Community, social pressure, family tradition, threats of hell, promises of heaven, etc. etc. are the real reasons many people continue to identify as believers, even while not believing much of their own belief system.

It's how people who are professed liberals and have thought about their political values intently can still identify with a belief system that is entirely against many of the values they think about. Because they don't actually think about or believe in the many facets of their own belief system, much less the specific parts they don't believe and that conflict with their values, or the large amount of cognitive dissonance, even while identifying with the belief system, validating it, supporting it, even continuing it through their own children.

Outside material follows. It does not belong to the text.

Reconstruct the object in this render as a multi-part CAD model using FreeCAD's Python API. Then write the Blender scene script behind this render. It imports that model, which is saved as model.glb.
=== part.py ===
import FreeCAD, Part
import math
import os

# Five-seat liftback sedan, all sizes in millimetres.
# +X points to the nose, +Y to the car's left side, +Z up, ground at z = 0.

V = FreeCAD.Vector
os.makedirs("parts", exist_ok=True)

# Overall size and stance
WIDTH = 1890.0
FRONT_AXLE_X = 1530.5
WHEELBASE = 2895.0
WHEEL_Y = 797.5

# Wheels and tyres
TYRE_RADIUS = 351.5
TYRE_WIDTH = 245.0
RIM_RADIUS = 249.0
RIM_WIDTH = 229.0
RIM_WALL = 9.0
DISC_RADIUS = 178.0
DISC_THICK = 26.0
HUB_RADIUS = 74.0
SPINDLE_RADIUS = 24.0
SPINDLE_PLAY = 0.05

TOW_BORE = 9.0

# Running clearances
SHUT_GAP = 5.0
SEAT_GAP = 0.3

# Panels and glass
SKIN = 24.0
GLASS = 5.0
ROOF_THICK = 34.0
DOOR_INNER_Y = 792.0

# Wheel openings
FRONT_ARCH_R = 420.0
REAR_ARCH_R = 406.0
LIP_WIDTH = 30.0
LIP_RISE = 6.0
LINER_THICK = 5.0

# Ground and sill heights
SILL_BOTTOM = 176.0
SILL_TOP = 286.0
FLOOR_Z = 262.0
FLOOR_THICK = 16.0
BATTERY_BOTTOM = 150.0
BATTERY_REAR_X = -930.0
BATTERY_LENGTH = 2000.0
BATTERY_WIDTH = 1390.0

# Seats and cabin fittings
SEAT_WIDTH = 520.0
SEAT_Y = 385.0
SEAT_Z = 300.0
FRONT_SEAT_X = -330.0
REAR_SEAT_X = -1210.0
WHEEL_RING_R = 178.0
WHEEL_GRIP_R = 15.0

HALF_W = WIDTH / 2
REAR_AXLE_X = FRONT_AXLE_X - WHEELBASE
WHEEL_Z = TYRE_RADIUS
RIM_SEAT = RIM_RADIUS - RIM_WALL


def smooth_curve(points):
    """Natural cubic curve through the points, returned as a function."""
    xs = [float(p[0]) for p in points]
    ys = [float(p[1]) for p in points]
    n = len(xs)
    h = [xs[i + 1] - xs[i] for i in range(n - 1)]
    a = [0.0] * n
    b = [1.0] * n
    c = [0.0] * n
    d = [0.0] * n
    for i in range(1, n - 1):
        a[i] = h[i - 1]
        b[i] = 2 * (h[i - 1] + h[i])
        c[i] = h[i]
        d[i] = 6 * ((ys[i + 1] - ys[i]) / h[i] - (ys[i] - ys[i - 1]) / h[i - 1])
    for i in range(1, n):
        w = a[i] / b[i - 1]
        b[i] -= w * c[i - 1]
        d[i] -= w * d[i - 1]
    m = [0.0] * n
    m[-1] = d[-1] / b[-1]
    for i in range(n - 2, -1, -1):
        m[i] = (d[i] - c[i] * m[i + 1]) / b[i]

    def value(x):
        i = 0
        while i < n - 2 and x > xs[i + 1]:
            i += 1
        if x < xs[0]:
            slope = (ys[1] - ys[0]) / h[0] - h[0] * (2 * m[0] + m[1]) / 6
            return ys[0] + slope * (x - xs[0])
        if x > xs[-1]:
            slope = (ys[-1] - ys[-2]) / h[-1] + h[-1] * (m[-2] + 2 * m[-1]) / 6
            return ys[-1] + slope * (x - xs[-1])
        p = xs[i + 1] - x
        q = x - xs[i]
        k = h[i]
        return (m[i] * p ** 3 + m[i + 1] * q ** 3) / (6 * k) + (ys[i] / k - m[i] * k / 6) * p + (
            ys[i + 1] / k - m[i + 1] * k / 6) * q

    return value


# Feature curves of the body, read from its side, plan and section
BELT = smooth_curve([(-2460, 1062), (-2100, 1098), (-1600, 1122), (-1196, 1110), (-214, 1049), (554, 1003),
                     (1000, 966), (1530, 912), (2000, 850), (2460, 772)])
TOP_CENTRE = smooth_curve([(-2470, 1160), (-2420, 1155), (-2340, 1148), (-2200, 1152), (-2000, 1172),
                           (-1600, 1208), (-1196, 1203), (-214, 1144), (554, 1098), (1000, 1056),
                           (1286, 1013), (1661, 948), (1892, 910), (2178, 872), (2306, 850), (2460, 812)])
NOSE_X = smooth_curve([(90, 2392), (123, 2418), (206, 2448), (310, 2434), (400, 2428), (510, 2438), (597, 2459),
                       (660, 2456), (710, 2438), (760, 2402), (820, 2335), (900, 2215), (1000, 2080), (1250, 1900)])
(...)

It's why I and others are dismayed when Skinner offers congratulations for the appointment of a homophobic, misogynist religious leader. It makes absolutley no logical sense, it's just a traditional break religion gets and represents some cognitive dissonance.

March 15, 2013

"Goodness" has nothing to do with faith...

and no, I don't use faith from the time I arise in the morning. I rely on evidence of various sorts, some good, some poor no doubt. And considering the vast majority of the "faithful" only get that way through childhood indoctrination, it shows why it's a dangerous way to think. Faith lacks any sort of critical thinking. Gullibility is dangerious, and faith is gullibility on steroids. It's why religion gets em young. Young children lack the capacity to critically think. It's a form of child abuse to indoctrinate your child in anything, but with religion it's seen as just fine because of "tradition".

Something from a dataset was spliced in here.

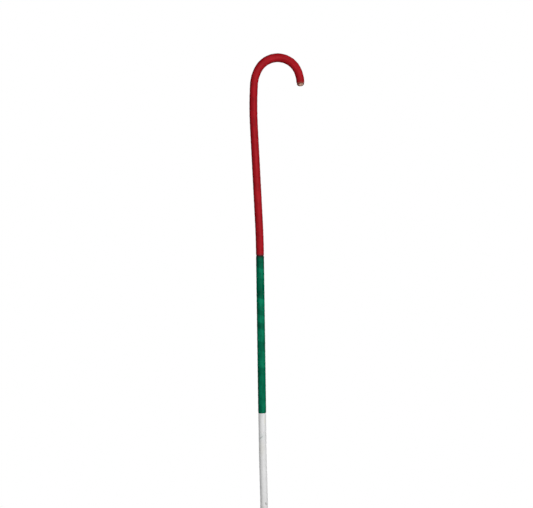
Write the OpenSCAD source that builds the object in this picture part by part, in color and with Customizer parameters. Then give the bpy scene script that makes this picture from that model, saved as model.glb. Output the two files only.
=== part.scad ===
// Crook-handled cane: a steam-bent wooden rod wrapped in white, green and red tape, with a
// push-on rubber ferrule. Sizes are in millimetres and degrees.
//
// The origin is the middle of the ferrule's tread. +Z runs up the straight lower shaft, and the
// crook lies in the XZ plane and opens toward +X.

/* [Rod] */
// Diameter of the wooden rod
rod_d = 16; // [14:0.5:20]
// Height of the colour change from green to red, where the straight lower shaft ends
shaft_h = 711; // [600:1:800]
// Radius of the slow bend from the lower shaft into the leaning neck
lean_r = 2090; // [1200:10:3000]
// How far the neck leans away from the crook's opening
lean_angle = 2.2; // [0.5:0.1:3]
// Length of the straight part of the neck
neck_h = 206; // [150:1:250]

/* [Crook] */
// Radius of the shoulder, the first and slowest part of the crook
shoulder_r = 885; // [600:5:1200]
// Angle that the shoulder turns through
shoulder_angle = 6; // [4:0.5:8]
// Radius of the rise into the arch
rise_r = 82; // [75:0.5:95]
// Angle that the rise turns through
rise_angle = 25.5; // [20:0.5:30]
// Radius of the arch at the top of the crook
arch_r = 48.7; // [44:0.1:56]
// Angle that the arch turns through
arch_angle = 129; // [120:0.5:135]
// Radius of the drop from the arch to the end of the crook
drop_r = 74; // [70:0.5:90]
// Angle that the drop turns through
drop_angle = 20; // [15:0.5:25]
// Length of bare wood past the tape, at the end of the crook
nose_h = 6; // [4.5:0.5:10]
// Radius of the rounded rim of the bare end
nose_rim_r = 4; // [1:0.25:4]

/* [Tape] */
// Height of the colour change from white to green
white_top = 362; // [250:1:450]
// Thickness of the white tape
white_wall = 0.45; // [0.2:0.05:0.6]
// Thickness of the green tape
green_wall = 0.55; // [0.3:0.05:0.8]
// Thickness of the red tape
red_wall = 0.5; // [0.3:0.05:0.8]
// Width of the bare groove between the green and the red tape
groove_w = 1.5; // [1:0.5:5]

/* [Ferrule] */
// Height of the rubber ferrule
ferrule_h = 44; // [40:1:50]
// Diameter of its foot
foot_d = 34; // [32:1:40]
// Height of the foot's straight side
foot_h = 7; // [5:0.5:8]
// Diameter of the rounded bead around its mouth
bead_d = 25; // [24:0.5:28]
// Number of flexing ribs around its body
rib_count = 3; // [0:1:4]
// Thickness of rubber under the steel washer
sole_h = 6.5; // [5.5:0.5:8]
// Depth of the tread grooves
tread_depth = 2.5; // [1.5:0.5:3]
// Width of each tread groove, and of each ring between two grooves
tread_w = 2.25; // [2:0.25:2.5]
// Diameter of the steel washer
washer_d = 20; // [19.5:0.5:21]
// Thickness of the steel washer
washer_h = 1.5; // [1:0.25:2]

/* [Hidden] */
$fn = 96;
// Line of adhesive between the rod and its tape
glue_gap = 0.05;
// Clearance all round between parts that fit one in the other
fit_gap = 0.05;
// Rounding of the ferrule's outer edges
edge_r = 1.5;
// Radius of each flexing rib's rounded crest, and the pitch of the ribs
rib_r = 0.8;
rib_pitch = 5;
// Bevel around the foot of the rod
rod_bevel = 1.5;
// Two lengths of rod meet in a hairline collar that is this high and stands this proud
collar_h = 0.4;
collar_t = 0.01;
tape_bore_d = rod_d + 2 * glue_gap;
socket_d = tape_bore_d + 2 * white_wall + 2 * fit_gap;
washer_top = sole_h + fit_gap + washer_h;
rod_z = washer_top + fit_gap;
bend_z = shaft_h + groove_w / 2;
// The curve above the lower shaft, length by length: the radius and the turn of each arc, turning
// toward +X where the turn is positive, or 0 and the length of a straight run
CROOK = [
    [lean_r, -lean_angle],
    [0, neck_h],
    [shoulder_r, shoulder_angle],
    [rise_r, rise_angle],
    [arch_r, arch_angle],
    [drop_r, drop_angle]
];

// Cross-section of a rod, or of a sleeve when it has a bore.
module section(outer_d, bore_d) {
    difference() {
        circle(d = outer_d);
        if (bore_d > 0) circle(d = bore_d);
    }
}

// Straight rod or sleeve standing on the XY plane.
module straight(length, outer_d, bore_d) {
    linear_extrude(length) section(outer_d, bore_d);
}

// Rod or sleeve that leaves the origin along +Z and turns toward +X, or toward -X if the turn is
// negative.
module arc(radius, turn, outer_d, bore_d) {
    translate([sign(turn) * radius, 0, 0])
        rotate([90, 0, turn > 0 ? 180 : 0])
            rotate_extrude(angle = abs(turn)) translate([radius, 0]) section(outer_d, bore_d);
}

// Thin collar, centred on the XY plane, that makes one solid of the two lengths that meet there.
module collar(outer_d, bore_d) {
    translate([0, 0, -collar_h / 2])
        straight(collar_h, outer_d + 2 * collar_t, bore_d - 2 * collar_t);
}

// Follows the path from length i to its end, and puts the children on the end.
module sweep(path, outer_d, bore_d = 0, i = 0) {
    if (i == len(path)) {
        children();
    } else {
        radius = path[i][0];
        turn = radius > 0 ? path[i][1] : 0;
        run = radius > 0 ? radius * sin(abs(turn)) : path[i][1];
        offset_x = sign(turn) * radius * (1 - cos(turn));
        if (i > 0) collar(outer_d, bore_d);
        if (radius > 0) arc(radius, turn, outer_d, bore_d);
        else straight(run, outer_d, bore_d);
        translate([offset_x, 0, run])
            rotate([0, turn, 0])
                sweep(path, outer_d, bore_d, i + 1) children();
    }
}

// Bare end of the crook, with a rounded rim.
module nose() {
    flat_r = rod_d / 2 - nose_rim_r;
    translate([0, 0, -collar_h / 2]) cylinder(d = rod_d + 2 * collar_t, h = collar_h);
    rotate_extrude() {
        square([flat_r, nose_h]);
        square([rod_d / 2, nose_h - nose_rim_r]);
        intersection() {
            translate([flat_r, nose_h - nose_rim_r]) circle(r = nose_rim_r);
            square([rod_d / 2, nose_h]);
        }
    }
}

// One steam-bent rod, bevelled where it seats in the ferrule.
module wooden_rod() {
    shaft_z = rod_z + rod_bevel;
    shaft = [0, bend_z - shaft_z];
    color("burlywood") {
        translate([0, 0, rod_z]) cylinder(d1 = rod_d - 2 * rod_bevel, d2 = rod_d, h = rod_bevel);
        translate([0, 0, shaft_z]) sweep(concat([shaft], CROOK), rod_d) nose();
    }
}

// Red sleeve over the neck and the crook.
module red_tape() {
    color("firebrick")
        translate([0, 0, bend_z]) sweep(CROOK, tape_bore_d + 2 * red_wall, tape_bore_d);
}

// Green sleeve over the middle of the shaft.
module green_tape() {
    color("darkgreen")
        translate([0, 0, white_top])
            straight(shaft_h - groove_w / 2 - white_top, tape_bore_d + 2 * green_wall, tape_bore_d);
}

// White sleeve down to the foot of the rod.
module white_tape() {
    start_z = rod_z + 2 * rod_bevel;
    color("whitesmoke")
        translate([0, 0, start_z])
            straight(white_top - fit_gap - start_z, tape_bore_d + 2 * white_wall, tape_bore_d);
}

// Half profile of the ferrule's outside: a foot, a tapered body with ribs and a bead around the mouth.
module ferrule_profile() {
    body_low = [foot_d / 2 - 2 * edge_r, foot_h + edge_r];
    body_high = [bead_d / 2 - edge_r, ferrule_h - edge_r];
    square([foot_d / 2 - edge_r, foot_h]);
    translate([0, edge_r]) square([foot_d / 2, foot_h - 2 * edge_r]);
    for (z = [edge_r, foot_h - edge_r])
        translate([foot_d / 2 - edge_r, z]) circle(r = edge_r);
    polygon([
        [0, foot_h - edge_r],
        [foot_d / 2 - edge_r, foot_h - edge_r],
        body_low,
        body_high,
        [0, body_high.y]
    ]);
    for (i = [1:1:rib_count])
        translate(body_low + (body_high - body_low) * i * rib_pitch / (body_high.y - body_low.y))
            circle(r = rib_r);
    translate([0, ferrule_h - 2 * edge_r]) square([body_high.x, 2 * edge_r]);
    translate(body_high) circle(r = edge_r);
}

// Rubber cup with a socket for the rod, a pocket for the washer and rings of tread.
module rubber_ferrule() {
    grooves = floor((foot_d / 2 - edge_r) / (2 * tread_w));
    color("dimgray")
        difference() {
            rotate_extrude() ferrule_profile();
            translate([0, 0, sole_h]) cylinder(d = socket_d, h = ferrule_h);
            translate([0, 0, sole_h]) cylinder(d = washer_d + 2 * fit_gap, h = washer_h + 2 * fit_gap);
            for (i = [1:grooves])
                translate([0, 0, -tread_depth]) rotate_extrude()
                    translate([(2 * i - 1) * tread_w, 0]) square([tread_w, 2 * tread_depth]);
        }
}

// Steel disc that stops the rod from cutting through the sole.
module ferrule_washer() {
    color("silver") translate([0, 0, sole_h + fit_gap]) cylinder(d = washer_d, h = washer_h);
}

wooden_rod();
red_tape();
green_tape();
white_tape();
rubber_ferrule();
ferrule_washer();
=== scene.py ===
"""The looks of the crook-handled cane: wound tape, bent wood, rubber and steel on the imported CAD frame.

Lengths are in metres. Each wound or bent piece is first built straight, with its axis on Z and its
distance along the rod as z, and then bent onto the rod's centreline.
"""
import math

import bmesh
import bpy
import numpy as np
from mathutils import Matrix, Vector, noise

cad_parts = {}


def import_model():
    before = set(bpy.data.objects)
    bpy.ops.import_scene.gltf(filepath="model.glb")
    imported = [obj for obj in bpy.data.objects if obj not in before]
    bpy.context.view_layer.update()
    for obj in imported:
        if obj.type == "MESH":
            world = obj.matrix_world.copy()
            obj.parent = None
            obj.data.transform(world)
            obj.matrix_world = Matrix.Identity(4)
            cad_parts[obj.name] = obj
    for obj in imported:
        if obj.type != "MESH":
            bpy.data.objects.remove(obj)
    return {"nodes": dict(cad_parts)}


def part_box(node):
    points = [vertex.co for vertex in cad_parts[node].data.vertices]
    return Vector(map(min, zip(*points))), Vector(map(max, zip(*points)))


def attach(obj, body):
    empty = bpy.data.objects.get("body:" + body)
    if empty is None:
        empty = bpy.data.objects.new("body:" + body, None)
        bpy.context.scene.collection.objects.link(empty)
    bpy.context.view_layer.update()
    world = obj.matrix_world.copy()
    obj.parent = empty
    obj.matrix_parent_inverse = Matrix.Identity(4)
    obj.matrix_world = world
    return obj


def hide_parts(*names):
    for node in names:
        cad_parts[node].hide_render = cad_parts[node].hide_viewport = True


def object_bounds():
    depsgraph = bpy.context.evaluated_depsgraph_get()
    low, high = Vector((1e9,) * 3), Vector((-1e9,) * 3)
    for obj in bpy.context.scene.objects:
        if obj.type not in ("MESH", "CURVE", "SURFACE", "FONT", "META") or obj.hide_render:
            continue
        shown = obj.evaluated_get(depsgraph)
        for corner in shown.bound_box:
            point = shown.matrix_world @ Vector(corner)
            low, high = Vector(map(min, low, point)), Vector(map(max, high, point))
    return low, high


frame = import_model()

MM = 0.001
FULL_TURN = 2 * math.pi
cad_low, cad_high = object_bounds()
red_low, red_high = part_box("red_tape")
green_low, green_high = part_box("green_tape")
white_low, white_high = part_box("white_tape")
rod_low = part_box("wooden_rod")[0]
ferrule_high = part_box("rubber_ferrule")[1]
washer_low, washer_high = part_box("ferrule_washer")

# The rod's centreline above its straight shaft: the radius of each arc and the degrees it turns toward
# +X, or 0 and the length of a straight run.
CROOK = (
    (2.090, -2.2),
    (0.0, 0.206),
    (0.885, 6.0),
    (0.082, 25.5),
    (0.0487, 129.0),
    (0.074, 20.0),
)
CROOK_TOLERANCE = 0.5 * MM
ROD_R = 8 * MM
# The line of adhesive between the rod and its tape, and the clearance inside the ferrule.
GLUE_GAP = 0.05 * MM
FIT_GAP = 0.05 * MM
# The shaft isn't quite straight: between these heights it bows this far toward +X.
BOW = 1.4 * MM
BOW_FROM, BOW_PEAK, BOW_TO = 0.05, 0.15, 0.29


# ---------------------------------------------------------------- centreline


def advance(x, z, heading, curvature, length):
    """The end of a length of the centreline that starts at x, z with that heading."""
    if curvature == 0:
        return x + length * np.sin(heading), z + length * np.cos(heading), heading + 0 * length
    end = heading + curvature * length
    x = x + (np.cos(heading) - np.cos(end)) / curvature
    z = z + (np.sin(end) - np.sin(heading)) / curvature
    return x, z, end


def centreline():
    """Each length of the centreline as (distance of its start, x, z, heading, curvature)."""
    rows = [(0.0, 0.0, 0.0, 0.0, 0.0)]
    start, x, z, heading = red_low.z, 0.0, red_low.z, 0.0
    for radius, turn in CROOK:
        curvature = math.copysign(1 / radius, turn) if radius else 0.0
        length = radius * math.radians(abs(turn)) if radius else turn
        rows.append((start, x, z, heading, curvature))
        x, z, heading = advance(x, z, heading, curvature, length)
        start += length
    rows.append((start, float(x), float(z), float(heading), 0.0))
    return rows


PATH = centreline()
TAPE_END = PATH[-1][0]


def along(distance):
    """Place, heading and curvature of the centreline at each distance from the ground."""
    x, z = np.zeros_like(distance), np.array(distance)
    heading, curvature = np.zeros_like(distance), np.zeros_like(distance)
    for start, x0, z0, heading0, curvature0 in PATH:
        here = distance >= start
        ends = advance(x0, z0, heading0, curvature0, distance[here] - start)
        x[here], z[here], heading[here] = ends
        curvature[here] = curvature0
    return x, z, heading, curvature


def ramp(value, start, end):
    """0 at start, 1 at end, and smooth between. The start may be the larger of the two."""
    t = np.clip((value - start) / (end - start), 0, 1)
    return t * t * (3 - 2 * t)


def bend(points):
    """Points of a straight piece, moved onto the centreline."""
    across, deep, distance = points.T
    x, z, heading, _ = along(distance)
    x = x + BOW * ramp(distance, BOW_FROM, BOW_PEAK) * ramp(distance, BOW_TO, BOW_PEAK)
    return np.stack((x + across * np.cos(heading), deep, z - across * np.sin(heading)), axis=1)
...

I'm not making a truth claim (unlike religion). I'm stating a preference. I prefer ways of thinking that require logic and evidence rather than faith.

It's why someone who works for 30 years with lepers could also believe that women caused original sin and homosexual marriage is the work of the devil and not bat an eye.

March 15, 2013

K&R

Seriously, I am sorry you have another homophobic, misogynist Pope. We'll all suffer as a result, Catholic and non-Cathlic alike.